Haruki Murakami

Columna de Miguel Segura

Si aparecen en la misma frase términos como música y novela, es muy pro­bable que se esté hablando de Ha­ru­ki Murakami. En todas sus obras es­tá presente la música, como el trans­currir del día, el olor a café, el ru­­mor del tráfico o los sucesos de la no­che, donde los personajes transitan con sus vicisitudes. En algunos, co­mo pesadas cargas; en otros, con la li­viandad de la despreocupación por el mañana. También los que planifican el fin de sus días. Relatos que acaecen en la gran ciudad, un gigante hambriento que no hace ascos a nada.

La música está en el bar de la estación mien­­tras sirven el de­sayuno a trasnochadores que apuran las horas: El­vis, The Beatles, The Ro­llings. En restaurantes de co­mida convencional im­­­pregnados con el aroma del arroz hervido: Louis Armstrong, Ella Fitz­gerald, Char­lie Parker.  O al abrigo de la no­che, ya sea en locales que nunca cierran o en la penumbra del sa­lón, con la copa de vi­no o el vaso de whis­ky (remedios con­­tra el insomnio), mientras suenan Vivaldi, Brahms o Duke E­llin­g­ton. Acompaña so­bre­­manera en la no­che el fraseo ensoñador de la trompeta de Chet Baker. Esto último me lo invento. No recuerdo que estuviera presente en ninguna de sus historias, pero me tomo la libertad de incorporarlo a la banda sonora de la lectura de sus libros.

Sus personajes cocinan su propia comida, aman y se dejan amar. Se citan en locales tranquilos para tratar asuntos que exigen discreción. O se producen encuentros casuales que dan origen a situaciones de riesgo extremo, inesperados, nocturnos. En todas estas circunstancias, Haruki Murakami recrea atmósferas sonoras. Compases, ritmos y cadencias que trasladan al lector al espacio que transitan los personajes y le hace ver en primera fila cuanto acontece: Visión privilegiada desde bambalinas. Después de leerlo, se tiene la inquietante sensación de haber deambulado por alguno de los barrios de Tokio, o haber pernoctado en una casa de montaña, oyendo tañer una campanilla en la noche, a poca distancia, cerca del bosque (La muerte del comendador).

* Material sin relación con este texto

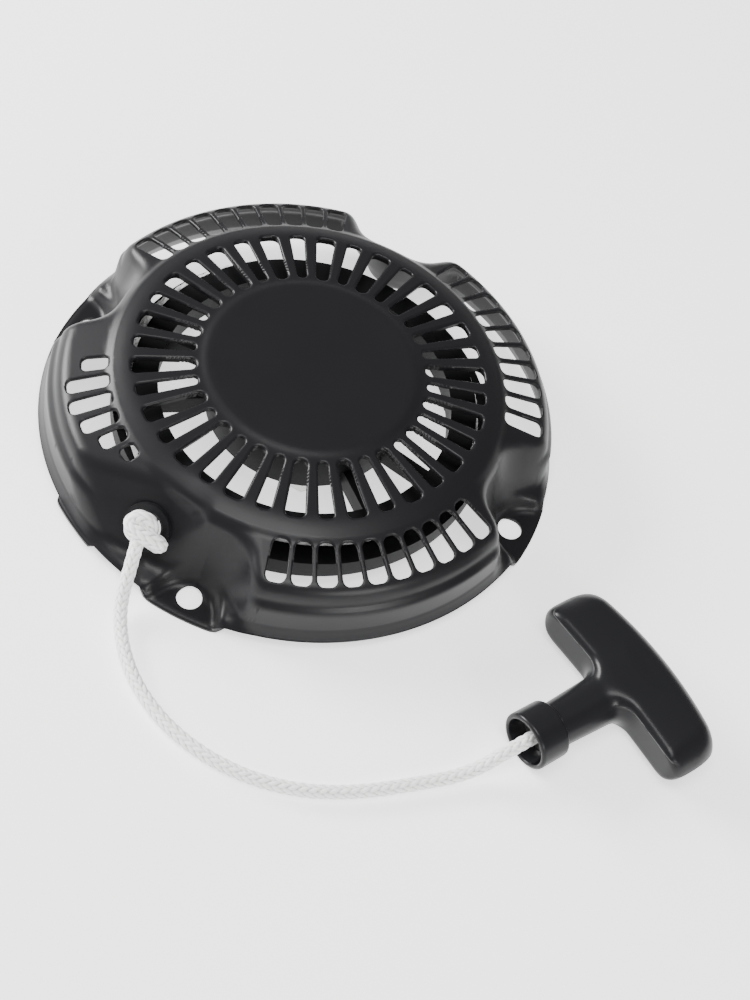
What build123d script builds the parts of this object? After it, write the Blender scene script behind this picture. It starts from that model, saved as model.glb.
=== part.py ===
"""Recoil (pull) starter of a small air-cooled engine, in millimetres.

Z = 0 is the plane of the four mounting ears, +Z points away from the engine.
The starter axis is the Z axis and the bolt holes lie on the X and Y axes.
"""
import math
import os

from build123d import *

os.makedirs("parts", exist_ok=True)

# ---- driving dimensions ------------------------------------------------
SHEET = 1.2            # pressed steel thickness of the case
RIM_R = 95.0           # outer radius of the case at its lip
RIM_Z = 4.5            # height of the lip above the ears
DISC_R = 38.0          # flat centre disc
DISC_Z = 38.0          # top of the centre disc
BOLT_R = 87.0          # bolt circle radius
BOLT_HOLE_R = 4.5      # clearance hole in each ear
EAR_ANGLES = (0, 90, 180, 270)
CROWN_SLOTS = 36
SLOT_PITCH = 10.0
CROWN_TURN = 0.4       # angle of the first crown slot
EAR_R = 95.8           # outer edge of the ears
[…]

Sobre su novela 1Q84: en la vorágine de una autopista de Tokio, de la mano de una chica joven, nos hace descender por una escalera de servicio metálica y en desuso. No me corresponde desvelar lo que hay más abajo (qué clase de lector se­ría yo).  En esa par­te de la ciudad nos espera el piano de Glenn Gould o, quién sabe, si la Sinfonietta de Leoš Janáček para prevenirnos de la ten­sión que aguarda en la penumbra de lo desconocido. Pero habrá también -sin duda- momentos de calma reconfortante entreverados con experiencias de magia oscura. Esa magia que algunos detractores consideran innecesaria, como si Haruki Murakami estuviese obligado a escribir como a ellos les plazca. Y es que, una de las cosas que se percibe al leer sus textos es la libertad y la naturalidad en la escritura, allí donde otros, posiblemente, usarían metáforas o circunloquios. Haruki Mura­ka­mi es trasgresor en sus textos, del mismo modo que lo fueron en su día -probablemente- algunos de los músicos que suenan entre las líneas de sus narraciones.